Conversely, communications from the plaintiff side revealed the president of 23XI stating that NASCAR chairman Jim France would need to die for favorable charter terms to be realized. Denny Hamlin acknowledged his disapproval of the France family, one of Jordan's advisers commented on Hamlin's business acumen, and Jordan made a jest about casino losses exceeding his payments to a driver.
Courtroom Participants and Motions
NASCAR has indicated a desire for prominent team owners Rick Hendrick and Roger Penske to testify, both of whom had previously filed motions to avoid deposition or limit questioning. These individuals are among a group of owners who submitted declarations in support of NASCAR's charter system, indicating alignment among non-suing teams who oppose the system's dissolution. However, these declarations also noted that the 2025 charter agreements did not fully address all team demands.
NASCAR has also moved to prevent certain plaintiffs, including Michael Jordan and Denny Hamlin, from being present in court during the trial. This request is reportedly aimed at preventing these high-profile individuals from creating a distraction for the jury. A ruling on this motion was pending as of Sunday afternoon.
Potential Outcomes
Settlement of the case remains possible at any stage, even following a ruling or during an appeal process.
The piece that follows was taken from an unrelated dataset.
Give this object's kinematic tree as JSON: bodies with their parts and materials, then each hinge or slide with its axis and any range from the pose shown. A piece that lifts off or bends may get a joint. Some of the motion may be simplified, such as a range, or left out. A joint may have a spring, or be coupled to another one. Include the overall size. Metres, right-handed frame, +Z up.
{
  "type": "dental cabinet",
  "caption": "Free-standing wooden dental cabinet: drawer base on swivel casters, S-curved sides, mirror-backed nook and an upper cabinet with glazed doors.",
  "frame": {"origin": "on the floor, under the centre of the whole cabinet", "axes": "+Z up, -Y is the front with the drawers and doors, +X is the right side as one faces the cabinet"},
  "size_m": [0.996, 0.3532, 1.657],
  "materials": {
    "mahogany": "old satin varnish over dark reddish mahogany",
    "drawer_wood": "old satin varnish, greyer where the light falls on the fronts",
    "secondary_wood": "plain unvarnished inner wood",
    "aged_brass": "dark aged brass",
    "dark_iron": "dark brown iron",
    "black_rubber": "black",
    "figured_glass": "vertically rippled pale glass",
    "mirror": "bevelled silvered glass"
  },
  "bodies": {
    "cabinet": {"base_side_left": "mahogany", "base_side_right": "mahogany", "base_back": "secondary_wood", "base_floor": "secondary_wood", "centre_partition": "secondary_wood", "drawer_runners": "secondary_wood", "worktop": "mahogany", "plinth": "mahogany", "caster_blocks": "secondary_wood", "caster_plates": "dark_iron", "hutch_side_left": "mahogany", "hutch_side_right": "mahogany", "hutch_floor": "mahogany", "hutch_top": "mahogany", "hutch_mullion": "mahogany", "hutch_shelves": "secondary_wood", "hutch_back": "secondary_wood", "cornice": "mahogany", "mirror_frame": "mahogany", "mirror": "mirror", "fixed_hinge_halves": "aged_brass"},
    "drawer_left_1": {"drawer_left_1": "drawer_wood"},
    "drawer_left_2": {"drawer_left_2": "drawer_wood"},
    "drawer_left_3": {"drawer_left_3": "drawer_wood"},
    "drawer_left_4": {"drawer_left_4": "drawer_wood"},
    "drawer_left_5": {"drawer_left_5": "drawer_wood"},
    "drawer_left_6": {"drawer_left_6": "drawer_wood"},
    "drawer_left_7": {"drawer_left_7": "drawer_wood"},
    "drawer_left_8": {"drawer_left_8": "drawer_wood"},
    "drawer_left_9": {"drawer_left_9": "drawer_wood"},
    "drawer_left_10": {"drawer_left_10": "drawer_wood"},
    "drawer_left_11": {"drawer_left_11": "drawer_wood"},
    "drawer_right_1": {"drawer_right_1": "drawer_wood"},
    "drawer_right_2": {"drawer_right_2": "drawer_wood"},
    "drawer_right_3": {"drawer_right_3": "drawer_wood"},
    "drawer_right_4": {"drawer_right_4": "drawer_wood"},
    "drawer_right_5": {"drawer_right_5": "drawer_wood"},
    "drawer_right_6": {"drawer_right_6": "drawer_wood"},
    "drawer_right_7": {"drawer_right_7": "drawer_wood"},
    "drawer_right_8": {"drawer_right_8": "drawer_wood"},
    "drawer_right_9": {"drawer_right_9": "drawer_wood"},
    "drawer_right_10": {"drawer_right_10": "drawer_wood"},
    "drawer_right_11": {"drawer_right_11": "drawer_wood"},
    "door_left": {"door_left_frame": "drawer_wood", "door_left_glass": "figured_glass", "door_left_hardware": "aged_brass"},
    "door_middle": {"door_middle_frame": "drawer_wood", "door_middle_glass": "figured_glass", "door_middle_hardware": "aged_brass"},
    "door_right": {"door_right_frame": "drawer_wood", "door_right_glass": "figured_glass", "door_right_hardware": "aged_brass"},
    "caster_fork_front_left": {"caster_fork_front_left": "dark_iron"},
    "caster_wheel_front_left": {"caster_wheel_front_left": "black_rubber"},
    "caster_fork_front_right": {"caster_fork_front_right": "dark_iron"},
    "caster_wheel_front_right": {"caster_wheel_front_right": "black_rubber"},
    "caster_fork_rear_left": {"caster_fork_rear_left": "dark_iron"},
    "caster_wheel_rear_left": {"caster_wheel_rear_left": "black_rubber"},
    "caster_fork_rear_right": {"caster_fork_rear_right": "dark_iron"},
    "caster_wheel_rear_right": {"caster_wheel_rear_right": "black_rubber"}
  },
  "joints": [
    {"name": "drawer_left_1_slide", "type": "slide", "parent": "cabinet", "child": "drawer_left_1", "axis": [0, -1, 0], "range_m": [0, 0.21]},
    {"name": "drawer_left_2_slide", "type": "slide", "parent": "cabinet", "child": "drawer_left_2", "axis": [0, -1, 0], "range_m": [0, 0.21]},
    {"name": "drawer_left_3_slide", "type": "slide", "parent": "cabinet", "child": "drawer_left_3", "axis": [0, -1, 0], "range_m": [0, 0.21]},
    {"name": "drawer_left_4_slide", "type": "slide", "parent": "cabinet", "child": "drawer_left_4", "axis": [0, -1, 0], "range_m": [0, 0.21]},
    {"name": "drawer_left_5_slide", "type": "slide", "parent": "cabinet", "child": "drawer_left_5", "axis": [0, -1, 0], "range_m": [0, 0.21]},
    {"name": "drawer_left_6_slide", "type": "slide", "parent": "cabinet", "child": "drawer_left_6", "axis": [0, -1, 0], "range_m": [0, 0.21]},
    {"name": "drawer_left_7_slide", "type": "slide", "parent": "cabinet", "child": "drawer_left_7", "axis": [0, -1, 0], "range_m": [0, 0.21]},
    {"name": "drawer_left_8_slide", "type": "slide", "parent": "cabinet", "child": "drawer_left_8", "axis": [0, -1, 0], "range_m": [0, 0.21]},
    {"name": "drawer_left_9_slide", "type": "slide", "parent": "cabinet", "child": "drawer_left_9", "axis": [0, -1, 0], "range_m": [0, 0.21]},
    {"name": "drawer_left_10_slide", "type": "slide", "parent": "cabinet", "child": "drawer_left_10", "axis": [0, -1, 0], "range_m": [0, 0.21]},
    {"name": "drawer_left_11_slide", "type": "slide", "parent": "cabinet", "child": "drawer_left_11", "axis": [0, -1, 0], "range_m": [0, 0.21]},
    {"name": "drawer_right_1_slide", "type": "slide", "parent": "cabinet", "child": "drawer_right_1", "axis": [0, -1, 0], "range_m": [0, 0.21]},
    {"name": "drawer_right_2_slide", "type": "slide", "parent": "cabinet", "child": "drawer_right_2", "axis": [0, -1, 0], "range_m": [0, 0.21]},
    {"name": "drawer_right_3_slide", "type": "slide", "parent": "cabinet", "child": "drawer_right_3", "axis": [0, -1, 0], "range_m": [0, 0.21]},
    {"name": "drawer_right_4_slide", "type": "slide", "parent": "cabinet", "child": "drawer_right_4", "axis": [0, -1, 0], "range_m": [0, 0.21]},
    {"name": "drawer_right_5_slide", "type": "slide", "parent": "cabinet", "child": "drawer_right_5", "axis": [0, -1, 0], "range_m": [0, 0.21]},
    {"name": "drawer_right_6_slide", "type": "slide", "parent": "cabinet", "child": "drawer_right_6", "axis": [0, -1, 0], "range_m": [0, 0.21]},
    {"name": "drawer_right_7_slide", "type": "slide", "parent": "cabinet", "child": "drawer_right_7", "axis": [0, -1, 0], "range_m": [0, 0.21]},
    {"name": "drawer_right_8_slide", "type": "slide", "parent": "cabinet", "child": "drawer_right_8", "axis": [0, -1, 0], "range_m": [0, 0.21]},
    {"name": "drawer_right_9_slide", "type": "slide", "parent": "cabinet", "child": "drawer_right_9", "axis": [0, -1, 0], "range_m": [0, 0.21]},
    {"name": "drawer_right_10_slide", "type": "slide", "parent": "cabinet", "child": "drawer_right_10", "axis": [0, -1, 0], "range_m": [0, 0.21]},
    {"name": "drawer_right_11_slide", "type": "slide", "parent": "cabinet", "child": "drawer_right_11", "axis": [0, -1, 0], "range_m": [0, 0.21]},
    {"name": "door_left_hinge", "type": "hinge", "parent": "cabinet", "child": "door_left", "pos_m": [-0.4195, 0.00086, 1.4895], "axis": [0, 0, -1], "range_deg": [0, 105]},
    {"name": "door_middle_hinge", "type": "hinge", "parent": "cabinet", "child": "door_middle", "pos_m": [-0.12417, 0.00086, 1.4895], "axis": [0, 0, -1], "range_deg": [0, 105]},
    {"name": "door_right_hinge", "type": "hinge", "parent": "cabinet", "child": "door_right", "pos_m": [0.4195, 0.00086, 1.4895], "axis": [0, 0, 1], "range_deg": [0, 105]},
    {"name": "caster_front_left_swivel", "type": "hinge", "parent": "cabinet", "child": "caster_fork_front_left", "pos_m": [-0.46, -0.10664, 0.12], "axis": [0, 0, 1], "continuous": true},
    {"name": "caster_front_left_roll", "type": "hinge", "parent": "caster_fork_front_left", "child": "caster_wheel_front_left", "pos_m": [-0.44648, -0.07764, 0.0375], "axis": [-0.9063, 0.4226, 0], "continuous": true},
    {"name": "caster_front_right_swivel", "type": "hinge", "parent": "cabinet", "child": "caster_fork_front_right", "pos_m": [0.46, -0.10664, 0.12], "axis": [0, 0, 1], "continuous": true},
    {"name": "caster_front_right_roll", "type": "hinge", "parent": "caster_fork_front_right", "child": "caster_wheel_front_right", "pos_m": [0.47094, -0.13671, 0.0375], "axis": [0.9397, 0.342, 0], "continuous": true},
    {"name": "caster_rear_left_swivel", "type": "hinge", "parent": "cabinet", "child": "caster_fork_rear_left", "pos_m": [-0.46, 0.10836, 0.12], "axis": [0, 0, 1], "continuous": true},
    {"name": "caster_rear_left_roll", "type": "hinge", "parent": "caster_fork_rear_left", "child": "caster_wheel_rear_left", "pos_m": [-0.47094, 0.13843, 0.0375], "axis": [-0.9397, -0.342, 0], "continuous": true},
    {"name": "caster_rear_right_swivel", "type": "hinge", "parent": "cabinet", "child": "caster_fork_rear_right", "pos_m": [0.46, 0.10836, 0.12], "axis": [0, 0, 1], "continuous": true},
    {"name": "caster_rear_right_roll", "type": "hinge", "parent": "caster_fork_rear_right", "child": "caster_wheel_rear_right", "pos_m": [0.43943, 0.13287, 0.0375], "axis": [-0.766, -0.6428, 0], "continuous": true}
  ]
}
Should 23XI and Front Row prevail, a jury would determine actual monetary damages. Judge Kenneth Bell would then possess the authority to adjust and potentially triple this figure. Judge Bell would also be tasked with implementing remedies for any monopoly determined to exist. Potential remedies for NASCAR could include orders to sell the sport, divest its owned racetracks, dismantle the charter system, or mandate permanent charters.
Conversely, if NASCAR wins, it is projected that 23XI and Front Row may cease operations beyond 2026. The six charters currently held aside would likely be sold to other interested parties. The most recent charter sale was for $45 million, and NASCAR has reported significant interest from potential buyers, including private equity firms.